**** Data to process ****

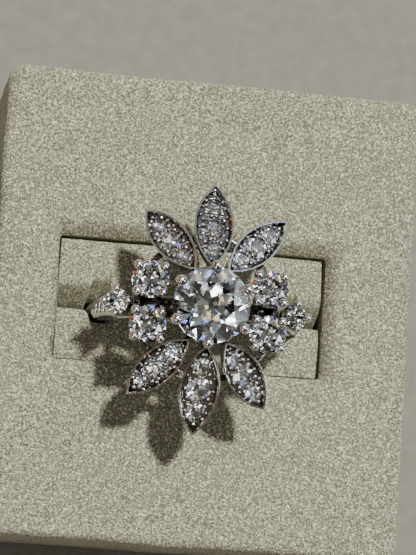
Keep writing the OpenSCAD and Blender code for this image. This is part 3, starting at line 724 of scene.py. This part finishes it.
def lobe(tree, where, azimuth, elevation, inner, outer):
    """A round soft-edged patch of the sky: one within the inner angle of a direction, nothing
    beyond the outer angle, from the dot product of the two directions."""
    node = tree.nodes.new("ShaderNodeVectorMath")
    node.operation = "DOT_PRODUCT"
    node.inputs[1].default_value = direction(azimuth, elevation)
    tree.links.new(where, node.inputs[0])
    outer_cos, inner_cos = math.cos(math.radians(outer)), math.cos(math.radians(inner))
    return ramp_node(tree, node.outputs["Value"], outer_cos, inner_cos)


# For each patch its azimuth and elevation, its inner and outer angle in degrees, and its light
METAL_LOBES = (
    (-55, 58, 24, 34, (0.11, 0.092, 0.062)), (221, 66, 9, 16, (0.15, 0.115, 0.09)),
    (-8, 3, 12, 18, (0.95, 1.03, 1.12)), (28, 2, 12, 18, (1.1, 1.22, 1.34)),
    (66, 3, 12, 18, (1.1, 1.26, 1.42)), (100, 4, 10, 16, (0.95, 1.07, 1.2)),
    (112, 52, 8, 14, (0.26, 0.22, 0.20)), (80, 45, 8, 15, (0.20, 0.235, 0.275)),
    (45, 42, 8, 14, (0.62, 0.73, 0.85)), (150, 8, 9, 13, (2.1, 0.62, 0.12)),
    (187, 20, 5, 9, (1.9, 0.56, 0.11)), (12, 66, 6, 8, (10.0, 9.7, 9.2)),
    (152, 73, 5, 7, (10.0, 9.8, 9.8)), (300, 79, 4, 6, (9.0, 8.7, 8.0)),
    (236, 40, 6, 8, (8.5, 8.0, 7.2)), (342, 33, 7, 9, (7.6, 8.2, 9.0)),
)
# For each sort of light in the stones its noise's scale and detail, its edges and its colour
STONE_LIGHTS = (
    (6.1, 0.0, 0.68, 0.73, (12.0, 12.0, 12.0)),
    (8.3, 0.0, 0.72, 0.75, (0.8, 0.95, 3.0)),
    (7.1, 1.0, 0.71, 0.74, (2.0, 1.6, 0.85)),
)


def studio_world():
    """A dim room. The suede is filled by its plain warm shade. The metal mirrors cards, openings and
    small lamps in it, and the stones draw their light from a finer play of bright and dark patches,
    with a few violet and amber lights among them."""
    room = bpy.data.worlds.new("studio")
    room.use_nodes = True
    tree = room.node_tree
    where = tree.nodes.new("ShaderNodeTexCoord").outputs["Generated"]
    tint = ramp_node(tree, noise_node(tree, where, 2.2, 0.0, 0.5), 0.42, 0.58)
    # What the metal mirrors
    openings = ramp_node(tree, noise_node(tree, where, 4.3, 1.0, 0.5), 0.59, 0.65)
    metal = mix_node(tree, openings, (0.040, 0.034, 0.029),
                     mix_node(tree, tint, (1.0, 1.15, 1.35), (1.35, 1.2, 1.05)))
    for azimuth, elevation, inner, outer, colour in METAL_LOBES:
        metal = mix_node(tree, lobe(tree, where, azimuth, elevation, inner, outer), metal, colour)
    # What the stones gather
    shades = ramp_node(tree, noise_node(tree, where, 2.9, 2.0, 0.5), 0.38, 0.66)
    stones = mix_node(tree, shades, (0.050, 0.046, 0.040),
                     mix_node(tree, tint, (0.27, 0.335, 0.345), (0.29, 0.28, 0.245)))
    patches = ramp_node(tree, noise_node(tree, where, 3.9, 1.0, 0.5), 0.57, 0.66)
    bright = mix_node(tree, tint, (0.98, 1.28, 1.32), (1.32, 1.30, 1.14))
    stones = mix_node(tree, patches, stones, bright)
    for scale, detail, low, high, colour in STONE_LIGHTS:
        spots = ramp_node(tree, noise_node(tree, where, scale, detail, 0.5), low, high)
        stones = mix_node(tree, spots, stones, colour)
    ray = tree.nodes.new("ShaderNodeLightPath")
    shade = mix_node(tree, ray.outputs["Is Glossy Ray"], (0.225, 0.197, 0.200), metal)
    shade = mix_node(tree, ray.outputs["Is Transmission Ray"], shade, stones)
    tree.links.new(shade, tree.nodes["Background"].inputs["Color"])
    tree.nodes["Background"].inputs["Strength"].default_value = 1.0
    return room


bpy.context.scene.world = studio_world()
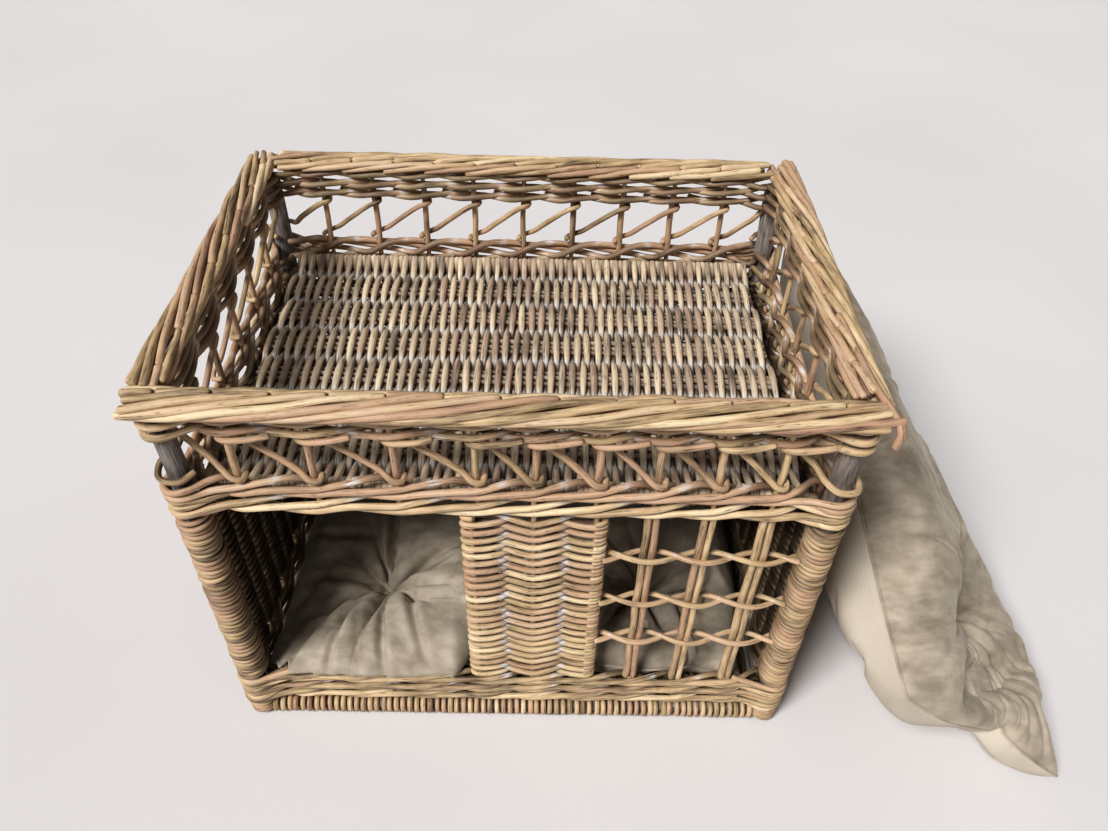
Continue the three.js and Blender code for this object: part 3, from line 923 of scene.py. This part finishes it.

****

* Written instruction:
Your task is to quote the listing above word for word.

* Result for this exercise:
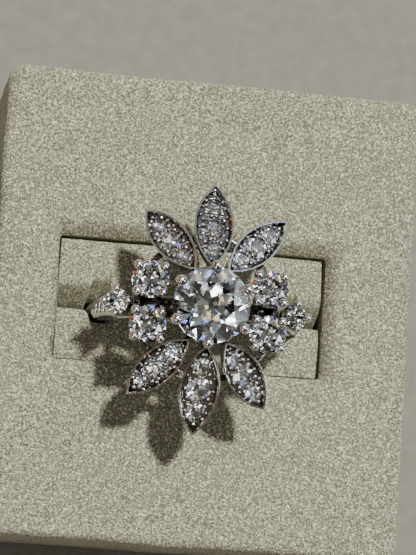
Keep writing the OpenSCAD and Blender code for this image. This is part 3, starting at line 724 of scene.py. This part finishes it.
def lobe(tree, where, azimuth, elevation, inner, outer):
    """A round soft-edged patch of the sky: one within the inner angle of a direction, nothing
    beyond the outer angle, from the dot product of the two directions."""
    node = tree.nodes.new("ShaderNodeVectorMath")
    node.operation = "DOT_PRODUCT"
    node.inputs[1].default_value = direction(azimuth, elevation)
    tree.links.new(where, node.inputs[0])
    outer_cos, inner_cos = math.cos(math.radians(outer)), math.cos(math.radians(inner))
    return ramp_node(tree, node.outputs["Value"], outer_cos, inner_cos)


# For each patch its azimuth and elevation, its inner and outer angle in degrees, and its light
METAL_LOBES = (
    (-55, 58, 24, 34, (0.11, 0.092, 0.062)), (221, 66, 9, 16, (0.15, 0.115, 0.09)),
    (-8, 3, 12, 18, (0.95, 1.03, 1.12)), (28, 2, 12, 18, (1.1, 1.22, 1.34)),
    (66, 3, 12, 18, (1.1, 1.26, 1.42)), (100, 4, 10, 16, (0.95, 1.07, 1.2)),
    (112, 52, 8, 14, (0.26, 0.22, 0.20)), (80, 45, 8, 15, (0.20, 0.235, 0.275)),
    (45, 42, 8, 14, (0.62, 0.73, 0.85)), (150, 8, 9, 13, (2.1, 0.62, 0.12)),
    (187, 20, 5, 9, (1.9, 0.56, 0.11)), (12, 66, 6, 8, (10.0, 9.7, 9.2)),
    (152, 73, 5, 7, (10.0, 9.8, 9.8)), (300, 79, 4, 6, (9.0, 8.7, 8.0)),
    (236, 40, 6, 8, (8.5, 8.0, 7.2)), (342, 33, 7, 9, (7.6, 8.2, 9.0)),
)
# For each sort of light in the stones its noise's scale and detail, its edges and its colour
STONE_LIGHTS = (
    (6.1, 0.0, 0.68, 0.73, (12.0, 12.0, 12.0)),
    (8.3, 0.0, 0.72, 0.75, (0.8, 0.95, 3.0)),
    (7.1, 1.0, 0.71, 0.74, (2.0, 1.6, 0.85)),
)


def studio_world():
    """A dim room. The suede is filled by its plain warm shade. The metal mirrors cards, openings and
    small lamps in it, and the stones draw their light from a finer play of bright and dark patches,
    with a few violet and amber lights among them."""
    room = bpy.data.worlds.new("studio")
    room.use_nodes = True
    tree = room.node_tree
    where = tree.nodes.new("ShaderNodeTexCoord").outputs["Generated"]
    tint = ramp_node(tree, noise_node(tree, where, 2.2, 0.0, 0.5), 0.42, 0.58)
    # What the metal mirrors
    openings = ramp_node(tree, noise_node(tree, where, 4.3, 1.0, 0.5), 0.59, 0.65)
    metal = mix_node(tree, openings, (0.040, 0.034, 0.029),
                     mix_node(tree, tint, (1.0, 1.15, 1.35), (1.35, 1.2, 1.05)))
    for azimuth, elevation, inner, outer, colour in METAL_LOBES:
        metal = mix_node(tree, lobe(tree, where, azimuth, elevation, inner, outer), metal, colour)
    # What the stones gather
    shades = ramp_node(tree, noise_node(tree, where, 2.9, 2.0, 0.5), 0.38, 0.66)
    stones = mix_node(tree, shades, (0.050, 0.046, 0.040),
                     mix_node(tree, tint, (0.27, 0.335, 0.345), (0.29, 0.28, 0.245)))
    patches = ramp_node(tree, noise_node(tree, where, 3.9, 1.0, 0.5), 0.57, 0.66)
    bright = mix_node(tree, tint, (0.98, 1.28, 1.32), (1.32, 1.30, 1.14))
    stones = mix_node(tree, patches, stones, bright)
    for scale, detail, low, high, colour in STONE_LIGHTS:
        spots = ramp_node(tree, noise_node(tree, where, scale, detail, 0.5), low, high)
        stones = mix_node(tree, spots, stones, colour)
    ray = tree.nodes.new("ShaderNodeLightPath")
    shade = mix_node(tree, ray.outputs["Is Glossy Ray"], (0.225, 0.197, 0.200), metal)
    shade = mix_node(tree, ray.outputs["Is Transmission Ray"], shade, stones)
    tree.links.new(shade, tree.nodes["Background"].inputs["Color"])
    tree.nodes["Background"].inputs["Strength"].default_value = 1.0
    return room


bpy.context.scene.world = studio_world()
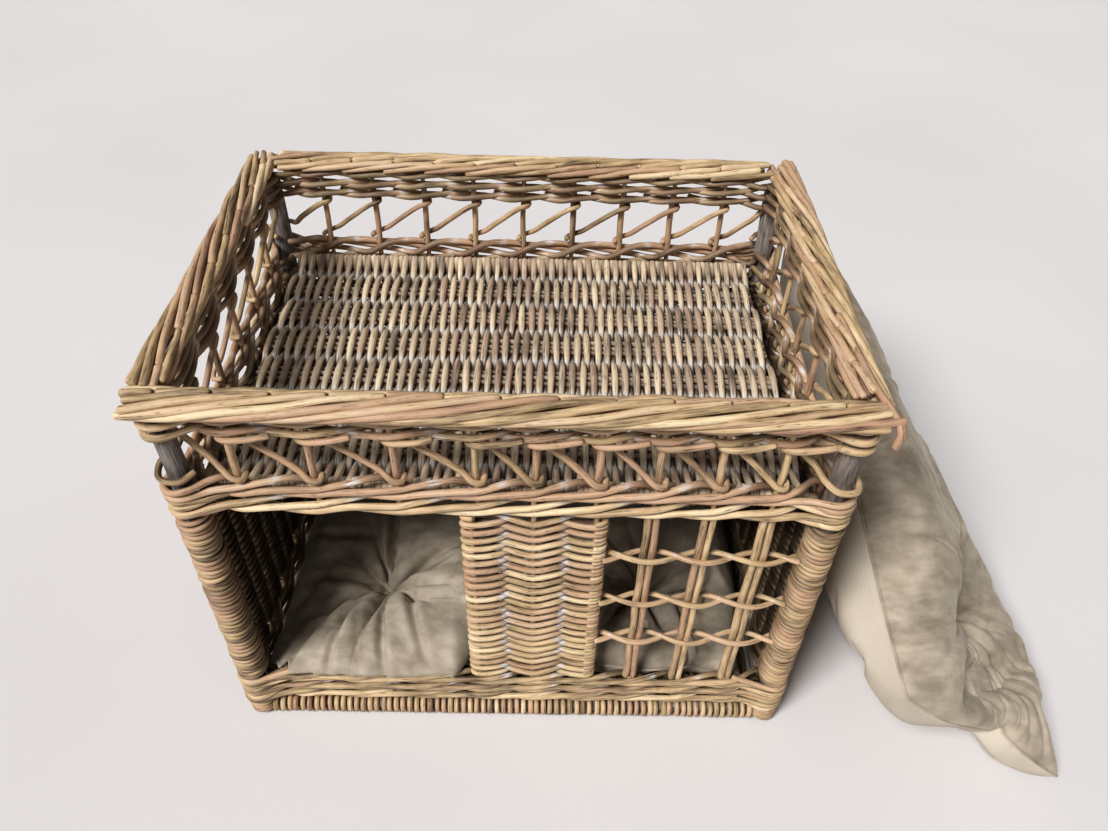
Continue the three.js and Blender code for this object: part 3, from line 923 of scene.py. This part finishes it.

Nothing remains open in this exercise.